### Written task
Look through the listing and locate every line containing the word "from"; copy those lines.

### Input
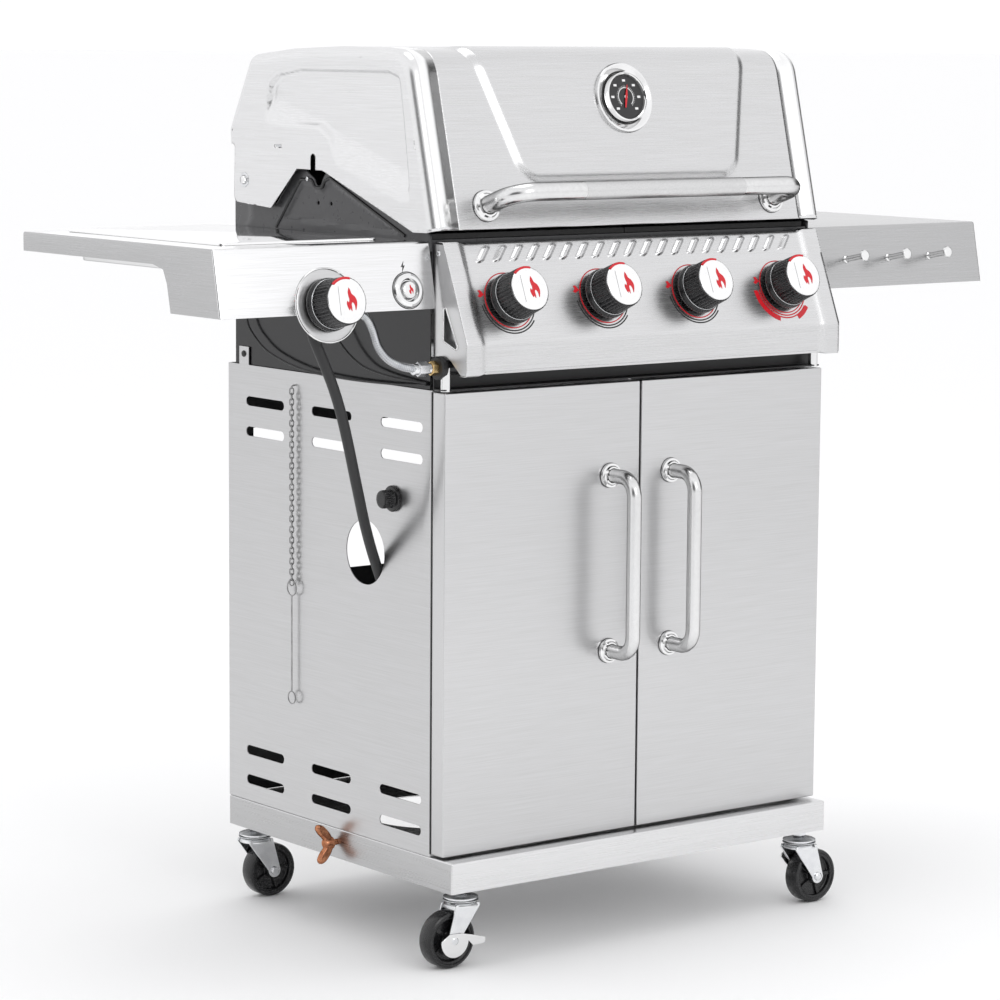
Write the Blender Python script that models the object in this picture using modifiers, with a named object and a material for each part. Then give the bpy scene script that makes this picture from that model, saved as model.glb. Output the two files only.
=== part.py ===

...

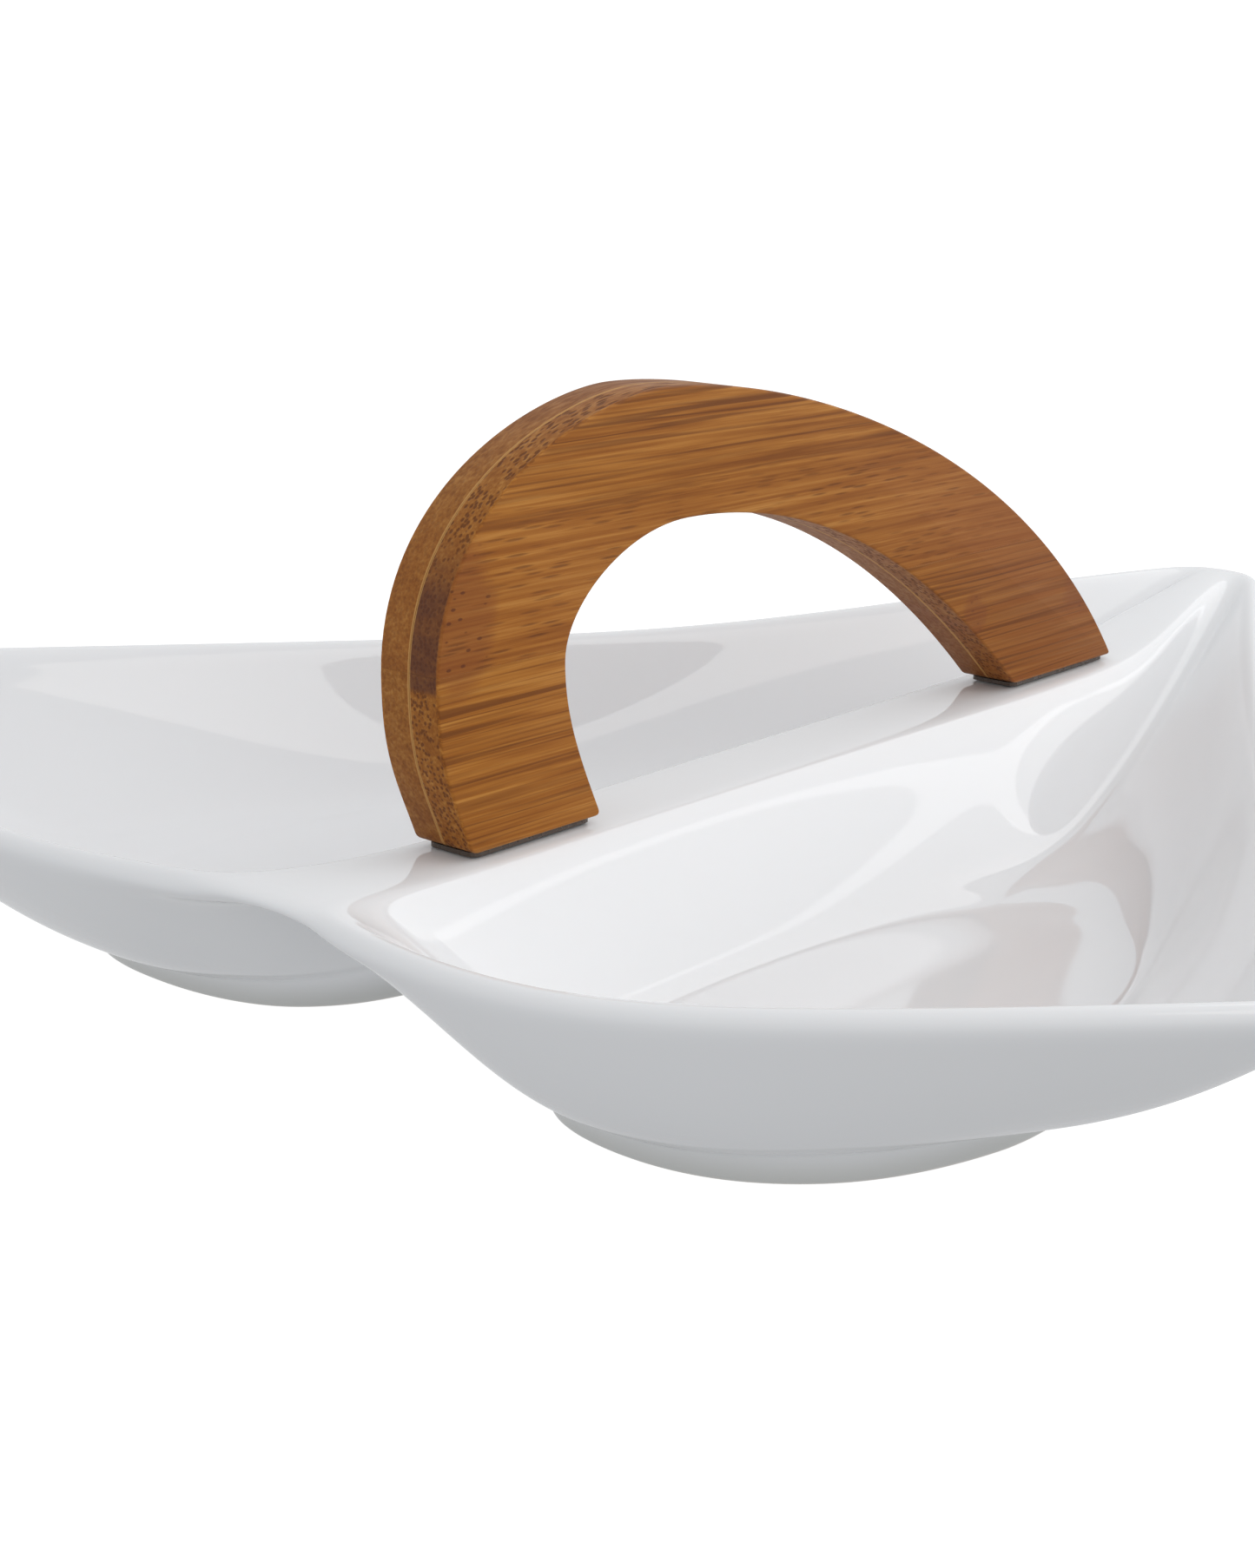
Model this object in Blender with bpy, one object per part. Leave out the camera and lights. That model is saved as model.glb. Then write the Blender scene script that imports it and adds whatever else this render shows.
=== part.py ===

==

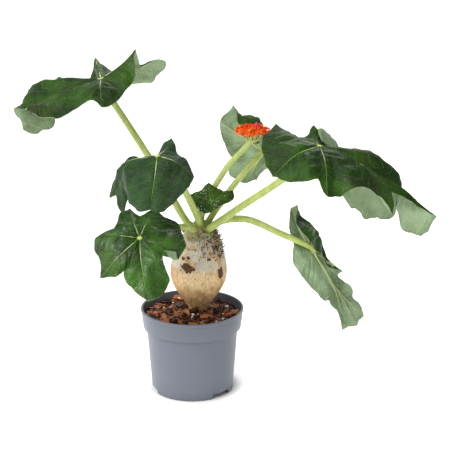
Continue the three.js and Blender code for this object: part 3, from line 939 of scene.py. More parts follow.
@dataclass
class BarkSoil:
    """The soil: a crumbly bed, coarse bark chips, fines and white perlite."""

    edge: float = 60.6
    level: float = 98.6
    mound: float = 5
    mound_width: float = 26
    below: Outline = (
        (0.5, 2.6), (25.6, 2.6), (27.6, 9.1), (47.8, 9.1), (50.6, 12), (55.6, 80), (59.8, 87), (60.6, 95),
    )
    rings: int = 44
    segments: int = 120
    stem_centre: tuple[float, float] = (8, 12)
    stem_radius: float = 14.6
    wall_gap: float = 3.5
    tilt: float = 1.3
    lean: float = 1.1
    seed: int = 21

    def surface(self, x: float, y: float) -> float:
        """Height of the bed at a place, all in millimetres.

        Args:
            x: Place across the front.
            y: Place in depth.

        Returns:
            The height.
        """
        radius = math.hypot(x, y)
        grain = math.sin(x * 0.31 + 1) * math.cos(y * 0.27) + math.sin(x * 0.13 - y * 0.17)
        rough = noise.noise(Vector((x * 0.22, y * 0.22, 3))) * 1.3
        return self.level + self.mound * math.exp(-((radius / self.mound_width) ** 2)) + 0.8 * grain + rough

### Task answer
Write the Blender Python script that models the object in this picture using modifiers, with a named object and a material for each part. Then give the bpy scene script that makes this picture from that model, saved as model.glb. Output the two files only.
Continue the three.js and Blender code for this object: part 3, from line 939 of scene.py. More parts follow.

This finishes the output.